Poetry Ireland is deeply saddened to hear of the death of Richard Murphy, one of Ireland’s leading poets. Born in 1927, Richard had been living in retirement in Sri Lanka and recently published In Search of Poetry with Clutag Press. A new edition of his classic memoir The Kick: A Memoir of the Poet Richard Murphy was also published last year, by Cork University Press.
The author of such signature poems as “Sailing to an Island”, “The Cleggan Disaster”, “The Battle of Aughrim” and “Seals at High Island”, Richard Murphy was a unique voice in Irish poetry, linking Irish and Anglo-Irish traditions. He is closely associated with Inishbofin and Cleggan, where he lived for several years.

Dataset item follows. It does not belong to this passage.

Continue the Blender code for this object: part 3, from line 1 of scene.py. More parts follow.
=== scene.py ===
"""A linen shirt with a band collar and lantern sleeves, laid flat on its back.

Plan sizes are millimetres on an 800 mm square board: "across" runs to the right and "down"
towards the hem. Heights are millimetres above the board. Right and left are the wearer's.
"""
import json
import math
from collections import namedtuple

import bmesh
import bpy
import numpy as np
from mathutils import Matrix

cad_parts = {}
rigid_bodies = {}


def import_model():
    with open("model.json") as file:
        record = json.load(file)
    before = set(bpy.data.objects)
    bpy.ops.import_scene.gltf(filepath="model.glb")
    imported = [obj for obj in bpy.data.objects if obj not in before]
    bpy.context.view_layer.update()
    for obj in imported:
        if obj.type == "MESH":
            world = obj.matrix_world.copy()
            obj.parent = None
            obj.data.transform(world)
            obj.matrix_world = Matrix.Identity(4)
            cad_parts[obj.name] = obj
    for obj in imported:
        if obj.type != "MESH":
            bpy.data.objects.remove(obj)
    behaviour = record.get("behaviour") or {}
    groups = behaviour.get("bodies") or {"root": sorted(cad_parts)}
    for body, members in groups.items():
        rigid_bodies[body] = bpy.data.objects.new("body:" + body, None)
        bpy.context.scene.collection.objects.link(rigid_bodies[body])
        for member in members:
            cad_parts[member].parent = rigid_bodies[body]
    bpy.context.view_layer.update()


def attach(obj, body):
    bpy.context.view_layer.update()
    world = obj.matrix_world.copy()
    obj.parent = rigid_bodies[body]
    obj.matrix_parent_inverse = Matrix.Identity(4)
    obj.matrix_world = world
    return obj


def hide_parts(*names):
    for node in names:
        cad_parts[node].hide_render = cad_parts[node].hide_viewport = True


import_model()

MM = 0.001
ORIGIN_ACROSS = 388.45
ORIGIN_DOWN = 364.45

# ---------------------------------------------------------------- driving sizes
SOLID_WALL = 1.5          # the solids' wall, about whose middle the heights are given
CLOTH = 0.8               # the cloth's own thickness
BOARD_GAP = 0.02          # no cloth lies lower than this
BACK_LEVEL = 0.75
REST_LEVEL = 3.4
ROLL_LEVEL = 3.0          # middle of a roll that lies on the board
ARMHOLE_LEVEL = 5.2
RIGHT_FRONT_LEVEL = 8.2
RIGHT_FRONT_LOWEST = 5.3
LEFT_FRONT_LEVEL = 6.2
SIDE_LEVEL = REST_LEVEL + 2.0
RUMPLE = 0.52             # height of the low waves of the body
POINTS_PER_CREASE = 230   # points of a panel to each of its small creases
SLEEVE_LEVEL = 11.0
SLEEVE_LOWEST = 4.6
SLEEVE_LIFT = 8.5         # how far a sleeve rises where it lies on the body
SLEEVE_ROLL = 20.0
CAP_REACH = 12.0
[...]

His life and work criss-crossed with the lives of many other eminent poets and writers, including Ted Hughes, Sylvia Plath, John Montague, Theodore Roethe, and Philip Larkin.
His definitive Poems: 1952-2012 (Lilliput Press, 2013), also published as The Pleasure Ground: Poems 1952-2012 by Bloodaxe Books, was described by Peter Sirr in Poetry Ireland Review as exhibiting its 'own unforgettable music'; and by John Burnside in his Poetry Book Society Special Commendation as displaying a 'magisterial command and attentiveness to the textures of the real'.
Richard is survived by his daughter Emily, brother Chris, sister Mary, and a wide circle of relatives, friends, and admirers.